The Royal Navy has changed its submarine-employment strategy from the Cold War emphasis on anti-submarine warfare to the concept of "Maritime Contributions to Joint Operations." Approval for studies to define the "Batch 2 Trafalgar class" (what would become the Astute class) was given in June 1991. In July 1994 risk reduction studies were authorised in parallel with the formal bid phase of the project.[3] On 17 March 1997, the Ministry of Defence announced that it would place a £2 billion order for three submarines and that they would be called the Astute class. On 26 March 1997 the contract was signed with GEC-Marconi Limited for the first three boats: Astute, Ambush and Artful. These names were last given to Amphion-class submarines that entered service towards the end of World War II. GEC would build the submarines at its VSEL subsidiary (now BAE Systems Submarine Solutions). Original plans were for seven boats of the Astute class to replace five Swiftsure-class submarines (Sovereign, Superb, Sceptre, Spartan, and Splendid) and the two oldest Trafalgar-class boats (Trafalgar and Turbulent). The Swiftsure class entered service between 1973 and 1977 and were entirely decommissioned by 2010, when only the first of the Astute class was coming into service. Trafalgar was decommissioned in December 2009, to be followed by Turbulent in 2011.[4] An estimated 5,900 people are employed directly as a result of the project; 3,500 BAE Systems staff at Barrow and 2,400 other people around the UK.[5]
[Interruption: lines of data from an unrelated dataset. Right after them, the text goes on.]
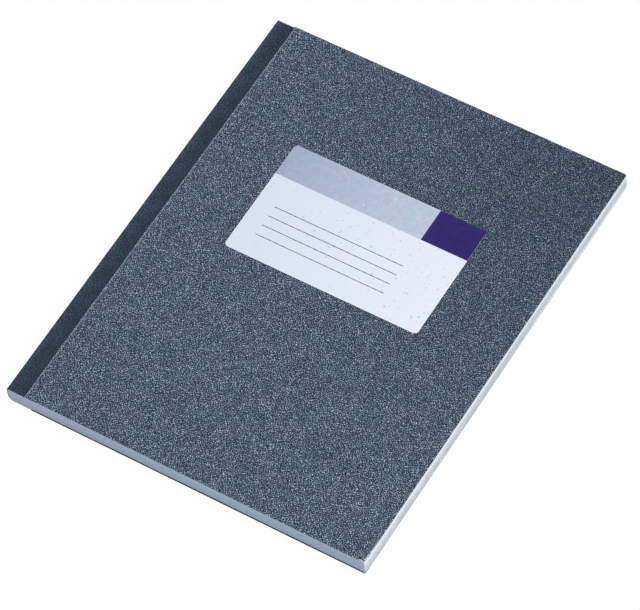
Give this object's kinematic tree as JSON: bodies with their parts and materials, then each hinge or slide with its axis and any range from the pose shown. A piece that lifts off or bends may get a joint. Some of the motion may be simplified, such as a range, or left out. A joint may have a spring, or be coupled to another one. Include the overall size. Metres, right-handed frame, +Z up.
{
  "type": "composition notebook",
  "caption": "Closed quarto notebook with a cloth spine, grained dark blue paper covers that open on cloth hinges, and a ruled name label.",
  "frame": {"origin": "under the middle of the closed notebook, on the surface that it lies on", "axes": "+X from the spine to the fore edge, +Y from tail to head, +Z up through the front cover"},
  "size_m": [0.165, 0.205, 0.0085],
  "materials": {
    "page_paper": "matte",
    "lining": "matte",
    "thread": "matte",
    "spine_cloth": "matte",
    "board": "matte",
    "side_paper": "satin",
    "endleaf": "matte",
    "label_paper": "matte",
    "band_ink": "matte",
    "field_ink": "matte",
    "line_ink": "matte"
  },
  "bodies": {
    "block": {"page_block": "page_paper", "spine_lining": "lining", "sewing_thread": "thread", "spine_cloth": "spine_cloth"},
    "front_cover": {"front_board": "board", "front_side_paper": "side_paper", "front_pastedown": "endleaf", "label": "label_paper", "label_band": "band_ink", "label_field": "field_ink", "label_lines": "line_ink"},
    "back_cover": {"back_board": "board", "back_side_paper": "side_paper", "back_pastedown": "endleaf"}
  },
  "joints": [
    {"name": "front_cover_hinge", "type": "hinge", "parent": "block", "child": "front_cover", "pos_m": [-0.08229, 0, 0.00789], "axis": [0, -1, 0], "range_deg": [0, 180], "deforming": ["spine_cloth"]},
    {"name": "back_cover_hinge", "type": "hinge", "parent": "block", "child": "back_cover", "pos_m": [-0.08174, 0, 0.00106], "axis": [0, 1, 0], "range_deg": [0, 180], "deforming": ["spine_cloth"]}
  ]
}
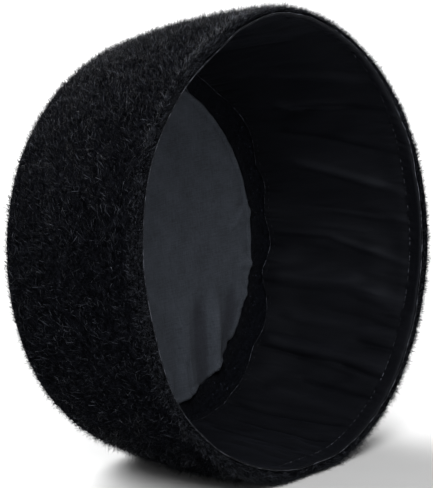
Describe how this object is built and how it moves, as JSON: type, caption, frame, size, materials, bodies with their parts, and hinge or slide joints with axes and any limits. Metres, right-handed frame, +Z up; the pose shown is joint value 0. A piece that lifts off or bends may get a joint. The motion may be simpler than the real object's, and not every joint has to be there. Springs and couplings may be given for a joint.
{
  "type": "prayer cap",
  "caption": "Round pillbox prayer cap of short black fur with a flat crown, a rolled satin hem band, a gathered satin side lining and a woven crown lining, lying on its side, open to the front.",
  "frame": {"origin": "on the surface that the cap rests on, under the middle of its box", "axes": "+Z up; the cap lies on its side with its opening towards -Y, tipped up 7.9 degrees by the taper of its wall; +X is to the right of someone looking in"},
  "size_m": [0.1941, 0.1052, 0.1912],
  "materials": {
    "black_fur": "short black fur pile",
    "black_satin": "soft satin sheen",
    "dark_knit": "fuzzy knitted backing",
    "charcoal_cloth": "matt plain weave"
  },
  "bodies": {
    "root": {"fur_side_band": "black_fur", "fur_crown": "black_fur", "hem_band": "black_satin", "side_lining": "black_satin", "seam_band": "dark_knit", "crown_lining": "charcoal_cloth"}
  },
  "joints": []
}
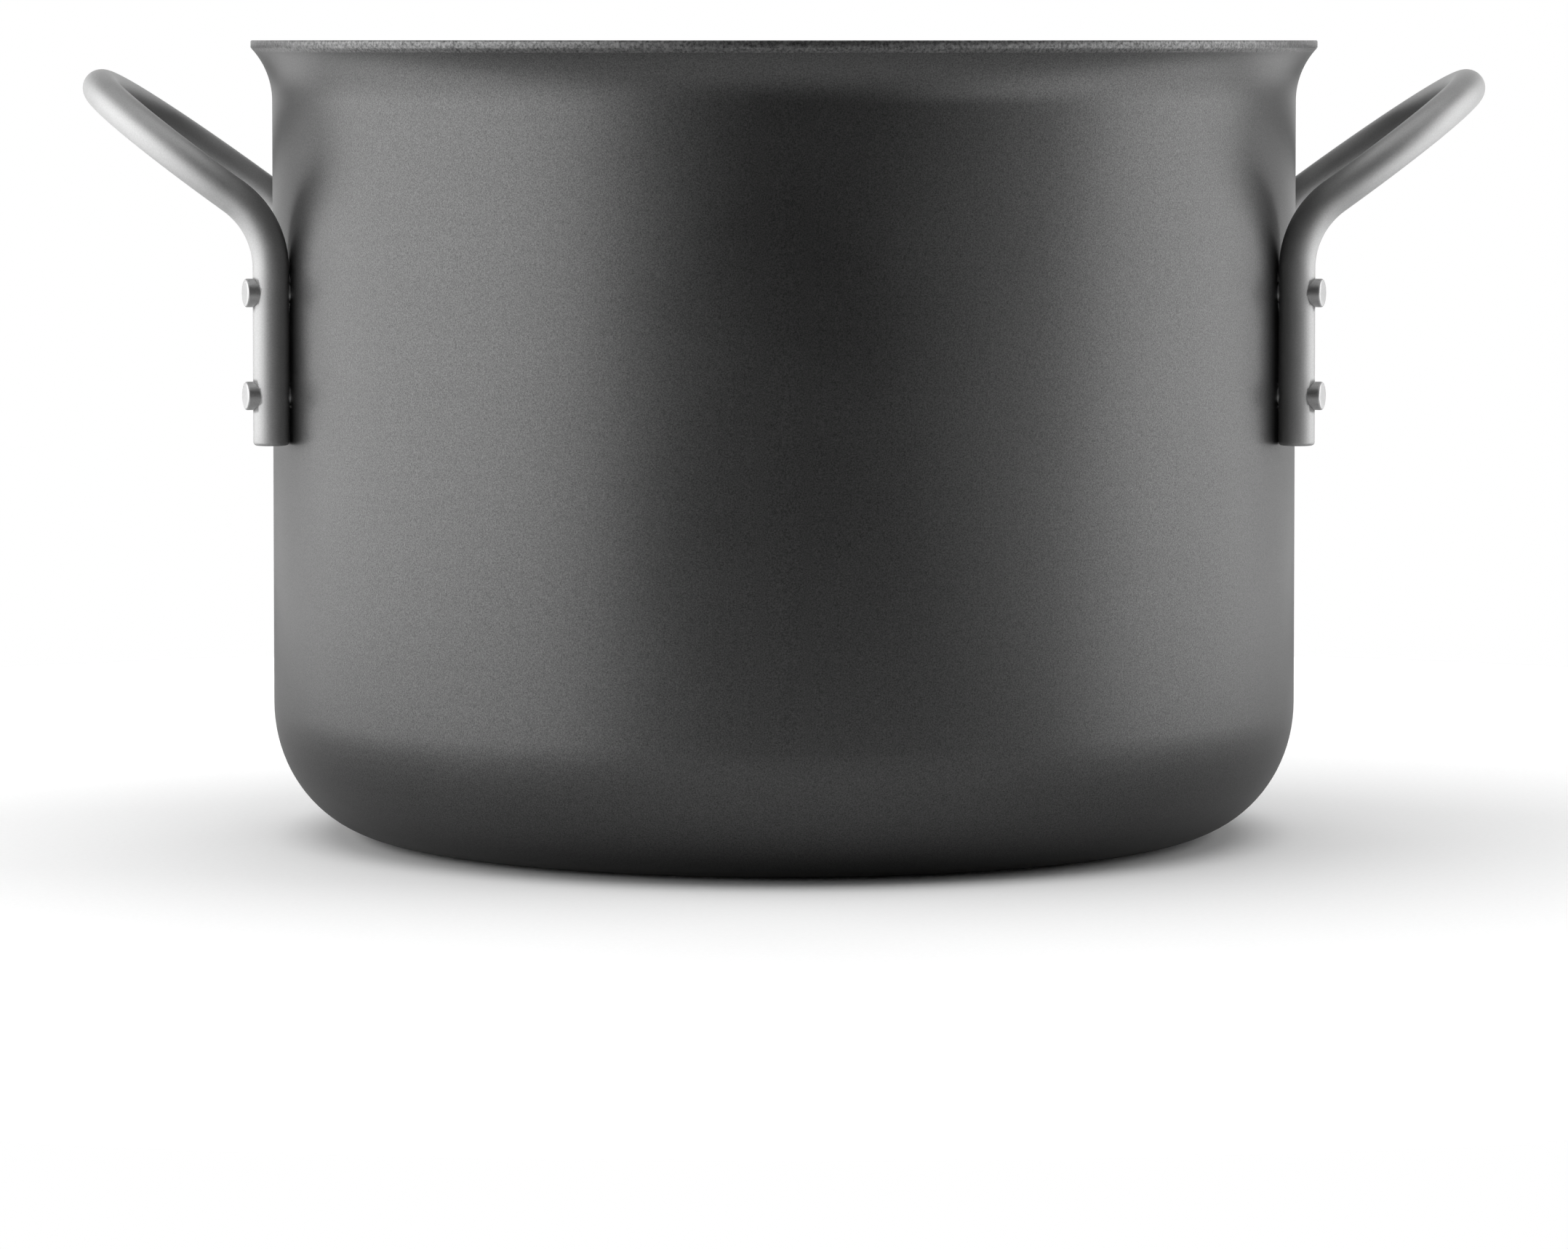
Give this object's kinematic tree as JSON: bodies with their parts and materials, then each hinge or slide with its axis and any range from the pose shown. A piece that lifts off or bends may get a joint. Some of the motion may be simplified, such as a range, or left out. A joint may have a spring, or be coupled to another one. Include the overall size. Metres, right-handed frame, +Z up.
{
  "type": "stock pot",
  "caption": "Deep round stock pot with a flared rim, a rounded bottom corner and a riveted bent-bar handle on each side.",
  "frame": {"origin": "middle of the flat base, on the surface the pot stands on", "axes": "+Z up; X runs from the left handle to the right handle; -Y is the front"},
  "size_m": [0.316, 0.24, 0.1786],
  "materials": {
    "anodised_body": "matt hard-anodised dark grey with an even fine grain",
    "handle_rod": "satin stainless steel bar",
    "rivet": "satin stainless steel"
  },
  "bodies": {
    "root": {"pot_body": "anodised_body", "handle_left": "handle_rod", "handle_right": "handle_rod", "rivet_left_front_upper": "rivet", "rivet_left_front_lower": "rivet", "rivet_left_rear_upper": "rivet", "rivet_left_rear_lower": "rivet", "rivet_right_front_upper": "rivet", "rivet_right_front_lower": "rivet", "rivet_right_rear_upper": "rivet", "rivet_right_rear_lower": "rivet"}
  },
  "joints": []
}
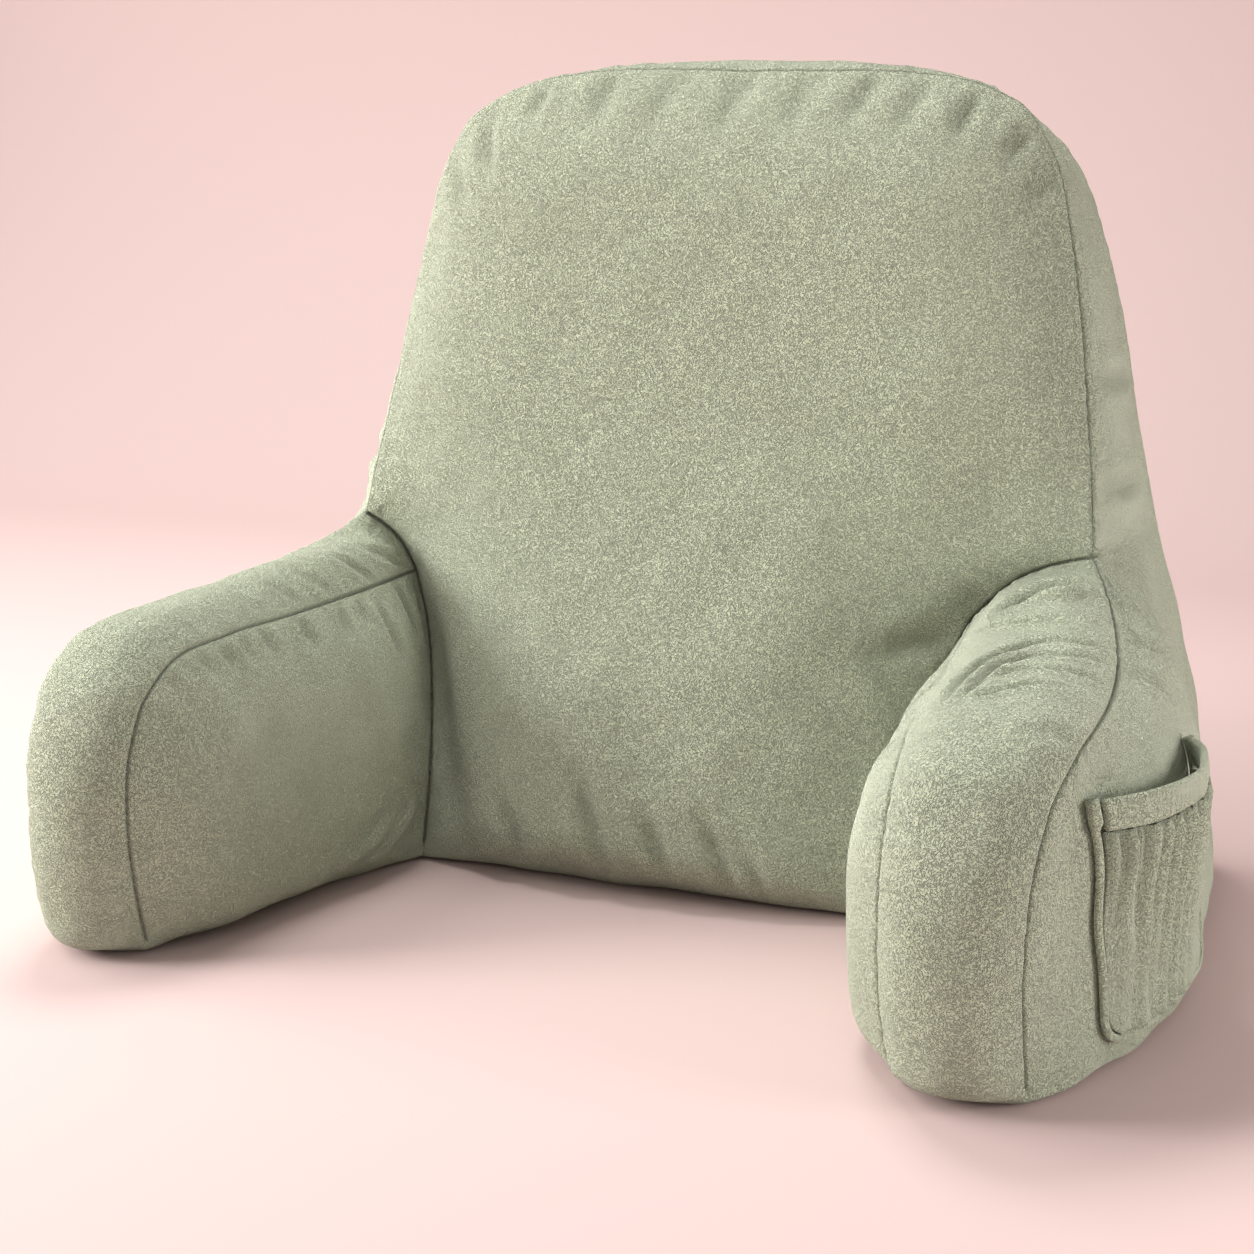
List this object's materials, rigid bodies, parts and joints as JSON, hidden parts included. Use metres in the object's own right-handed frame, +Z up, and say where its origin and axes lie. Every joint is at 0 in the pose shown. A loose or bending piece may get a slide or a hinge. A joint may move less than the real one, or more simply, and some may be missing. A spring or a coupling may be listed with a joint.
{
  "type": "reading pillow with arms",
  "caption": "Upright filled pillow with a rounded backrest, armrests sewn to its sides, and a gathered side pocket for things kept at hand.",
  "frame": {"origin": "on the surface it stands on, under the backrest, in the middle of its width", "axes": "+X to the right of someone who looks at its front, along its greatest width; -Y the way the arms reach, its front; +Z up"},
  "size_m": [0.6769, 0.504, 0.5162],
  "materials": {
    "plush": "short-pile plush",
    "pocket_plush": "short-pile plush, gathered"
  },
  "bodies": {
    "root": {"backrest": "plush", "arm_left": "plush", "arm_right": "plush", "pocket_panel": "pocket_plush", "pocket_band": "pocket_plush", "pocket_binding": "pocket_plush"}
  },
  "joints": []
}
Astute-class boats are powered by a Rolls-Royce PWR2 (Core H) reactor and fitted with a pump-jet propulsor. The PWR2 reactor was developed for the Vanguard-class ballistic missile submarines. As a result Astute-class boats are about 30 per cent larger than previous British attack submarines, which were powered by smaller diameter reactors. It is the first Royal Navy submarine class to have a bunk for each member of the ship's company, ending the practice of 'hot bunking', whereby two sailors on opposite watches shared the same bunk.[6] Like all Royal Navy submarines, the bridge fin of the Astute-class boats is specially reinforced to allow surfacing through ice caps. They can fire Tomahawk cruise missiles from their launch tubes, including the new "tactical Tomahawk" currently under development. More than 39,000 acoustic tiles mask the vessel's sonar signature, giving the Astute class a better stealth quality than any other submarine previously operated by the Royal Navy.[7] The vessel is equipped with the advanced Sonar 2076, which is an integrated passive/active search and attack sonar suite with bow, intercept, flank and towed arrays. The Astute Combat Management System is an evolved version of the Submarine Command System used on other classes of submarine. The system receives data from the boat's sensors and displays real time imagery on all command consoles. The submarines also have DESO 25 high-precision echosounders, two CM010 non-hull-penetrating optronic masts which carry thermal imaging and low-light TV and colour CCD TV sensors.[8] The Astute-class submarines can be fitted with a dry deck shelter which allows special forces (e.g. SBS and SAS) soldiers to deploy whilst the submarine is submerged.[9]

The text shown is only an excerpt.